* WORK REQUIRED
Can you reproduce the data beneath, keeping every line exact?

* DATA SEGMENT
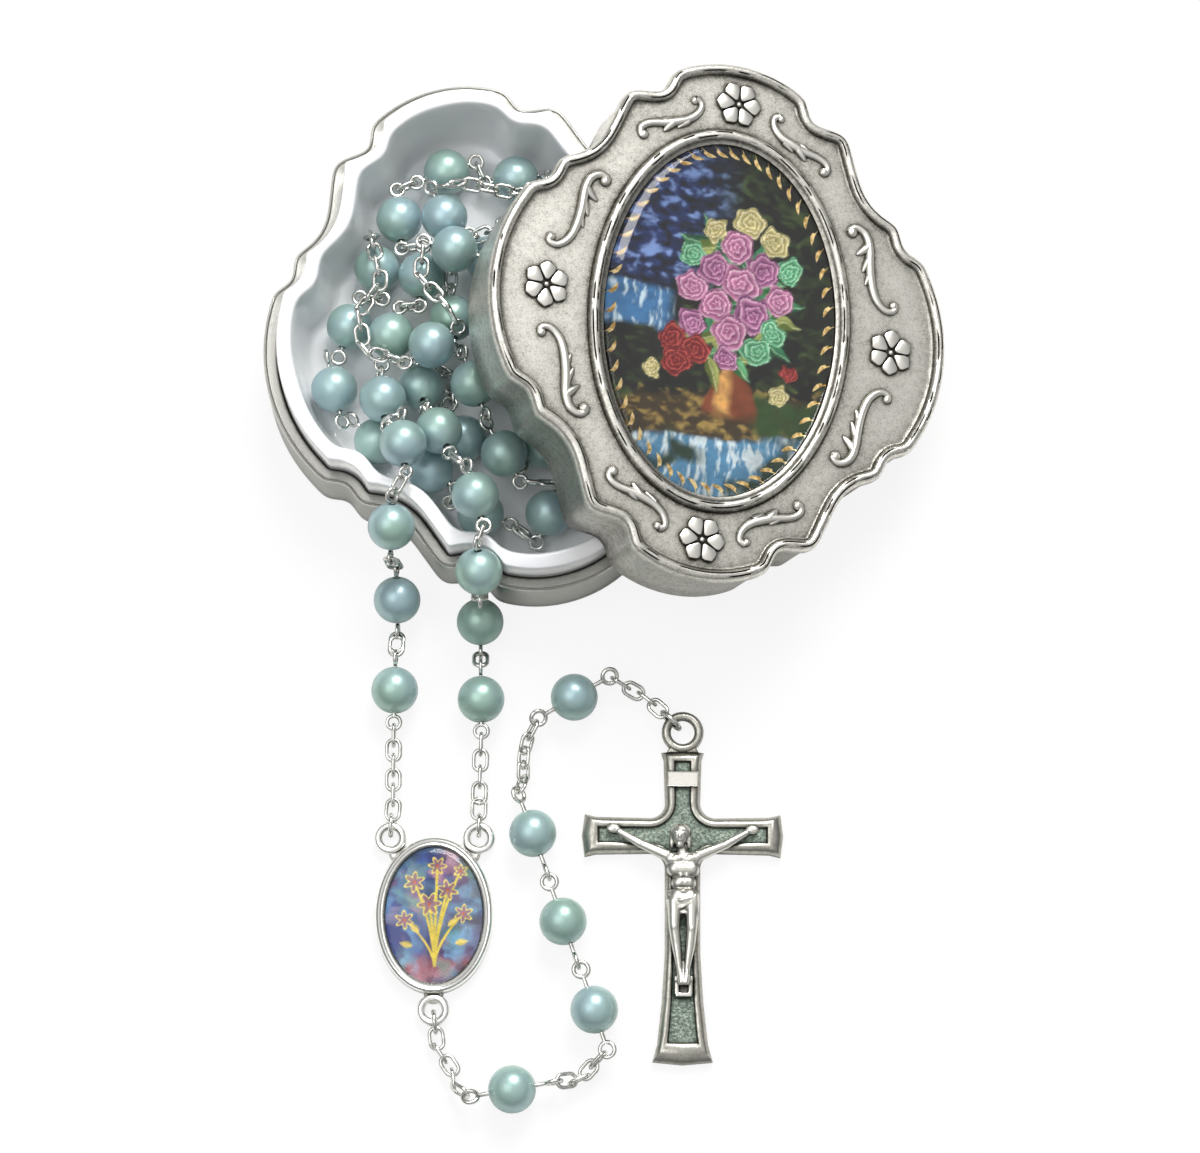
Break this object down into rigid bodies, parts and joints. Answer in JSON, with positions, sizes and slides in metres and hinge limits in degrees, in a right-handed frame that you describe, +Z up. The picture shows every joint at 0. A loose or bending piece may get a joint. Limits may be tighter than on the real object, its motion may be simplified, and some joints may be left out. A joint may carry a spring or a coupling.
{
  "type": "rosary box",
  "caption": "Scalloped metal keepsake box with an enamelled tray, a lift-off lid with an oval domed picture, and the beaded rosary kept in it, shown open.",
  "frame": {"origin": "the middle of the base's underside, on the table", "axes": "+Z up, +X from the base towards the lid laid beside it, +Y along the base's long side, away from the rosary's drop"},
  "size_m": [0.0904, 0.1314, 0.0298],
  "materials": {
    "white_enamel": "glossy white enamel",
    "printed_card": "printed in dark blue, violet, green and rose",
    "clear_resin": "clear and glossy",
    "grey_blue_pearl": "pearl coated",
    "silvered_wire": "bright silver plating",
    "antique_silver_metal": "antiqued silver plating, dark in the hollows"
  },
  "bodies": {
    "root": {"base_shell": "antique_silver_metal", "base_liner": "white_enamel", "decade_1_beads": "grey_blue_pearl", "decade_2_beads": "grey_blue_pearl", "decade_3_beads": "grey_blue_pearl", "decade_4_beads": "grey_blue_pearl", "decade_5_beads": "grey_blue_pearl", "our_father_beads": "grey_blue_pearl", "decade_1_pins": "silvered_wire", "decade_2_pins": "silvered_wire", "decade_3_pins": "silvered_wire", "decade_4_pins": "silvered_wire", "decade_5_pins": "silvered_wire", "our_father_pins": "silvered_wire", "spacer_chains": "silvered_wire", "left_chain": "silvered_wire", "right_chain": "silvered_wire", "medal_frame": "antique_silver_metal", "medal_picture": "printed_card", "medal_dome": "clear_resin"},
    "lid": {"lid_shell": "antique_silver_metal", "lid_picture": "printed_card", "lid_dome": "clear_resin"},
    "drop": {"drop_end_beads": "grey_blue_pearl", "drop_hail_mary_beads": "grey_blue_pearl", "drop_pins": "silvered_wire", "drop_upper_chain": "silvered_wire", "drop_lower_chain": "silvered_wire"},
    "crucifix": {"crucifix_cross": "antique_silver_metal", "crucifix_corpus": "antique_silver_metal", "crucifix_title_plate": "antique_silver_metal"}
  },
  "joints": [
    {"name": "lid_lift", "type": "slide", "parent": "root", "child": "lid", "axis": [0, 0, 1], "range_m": [0, 0.06]},
    {"name": "drop_swing", "type": "hinge", "parent": "root", "child": "drop", "pos_m": [-0.03021, -0.08109, 0.0012], "axis": [0, 0, 1], "range_deg": [-30, 0]},
    {"name": "crucifix_swing", "type": "hinge", "parent": "drop", "child": "crucifix", "pos_m": [0.0095, -0.0549, 0.0013], "axis": [0, 0, 1], "range_deg": [-4, 40]}
  ]
}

* ANSWER FOR THIS EXERCISE
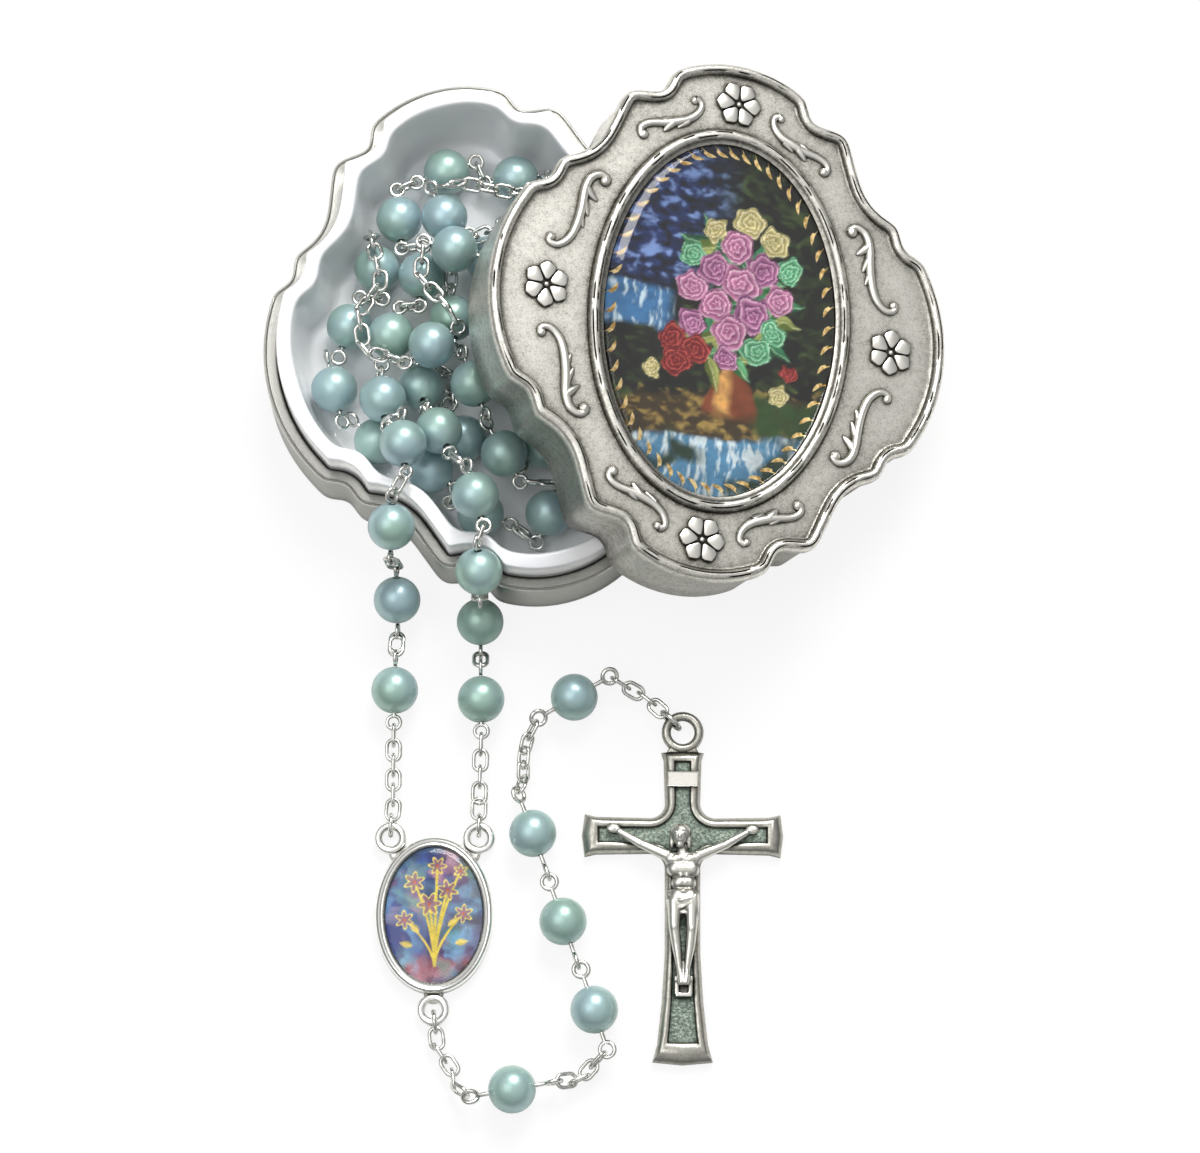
Break this object down into rigid bodies, parts and joints. Answer in JSON, with positions, sizes and slides in metres and hinge limits in degrees, in a right-handed frame that you describe, +Z up. The picture shows every joint at 0. A loose or bending piece may get a joint. Limits may be tighter than on the real object, its motion may be simplified, and some joints may be left out. A joint may carry a spring or a coupling.
{
  "type": "rosary box",
  "caption": "Scalloped metal keepsake box with an enamelled tray, a lift-off lid with an oval domed picture, and the beaded rosary kept in it, shown open.",
  "frame": {"origin": "the middle of the base's underside, on the table", "axes": "+Z up, +X from the base towards the lid laid beside it, +Y along the base's long side, away from the rosary's drop"},
  "size_m": [0.0904, 0.1314, 0.0298],
  "materials": {
    "white_enamel": "glossy white enamel",
    "printed_card": "printed in dark blue, violet, green and rose",
    "clear_resin": "clear and glossy",
    "grey_blue_pearl": "pearl coated",
    "silvered_wire": "bright silver plating",
    "antique_silver_metal": "antiqued silver plating, dark in the hollows"
  },
  "bodies": {
    "root": {"base_shell": "antique_silver_metal", "base_liner": "white_enamel", "decade_1_beads": "grey_blue_pearl", "decade_2_beads": "grey_blue_pearl", "decade_3_beads": "grey_blue_pearl", "decade_4_beads": "grey_blue_pearl", "decade_5_beads": "grey_blue_pearl", "our_father_beads": "grey_blue_pearl", "decade_1_pins": "silvered_wire", "decade_2_pins": "silvered_wire", "decade_3_pins": "silvered_wire", "decade_4_pins": "silvered_wire", "decade_5_pins": "silvered_wire", "our_father_pins": "silvered_wire", "spacer_chains": "silvered_wire", "left_chain": "silvered_wire", "right_chain": "silvered_wire", "medal_frame": "antique_silver_metal", "medal_picture": "printed_card", "medal_dome": "clear_resin"},
    "lid": {"lid_shell": "antique_silver_metal", "lid_picture": "printed_card", "lid_dome": "clear_resin"},
    "drop": {"drop_end_beads": "grey_blue_pearl", "drop_hail_mary_beads": "grey_blue_pearl", "drop_pins": "silvered_wire", "drop_upper_chain": "silvered_wire", "drop_lower_chain": "silvered_wire"},
    "crucifix": {"crucifix_cross": "antique_silver_metal", "crucifix_corpus": "antique_silver_metal", "crucifix_title_plate": "antique_silver_metal"}
  },
  "joints": [
    {"name": "lid_lift", "type": "slide", "parent": "root", "child": "lid", "axis": [0, 0, 1], "range_m": [0, 0.06]},
    {"name": "drop_swing", "type": "hinge", "parent": "root", "child": "drop", "pos_m": [-0.03021, -0.08109, 0.0012], "axis": [0, 0, 1], "range_deg": [-30, 0]},
    {"name": "crucifix_swing", "type": "hinge", "parent": "drop", "child": "crucifix", "pos_m": [0.0095, -0.0549, 0.0013], "axis": [0, 0, 1], "range_deg": [-4, 40]}
  ]
}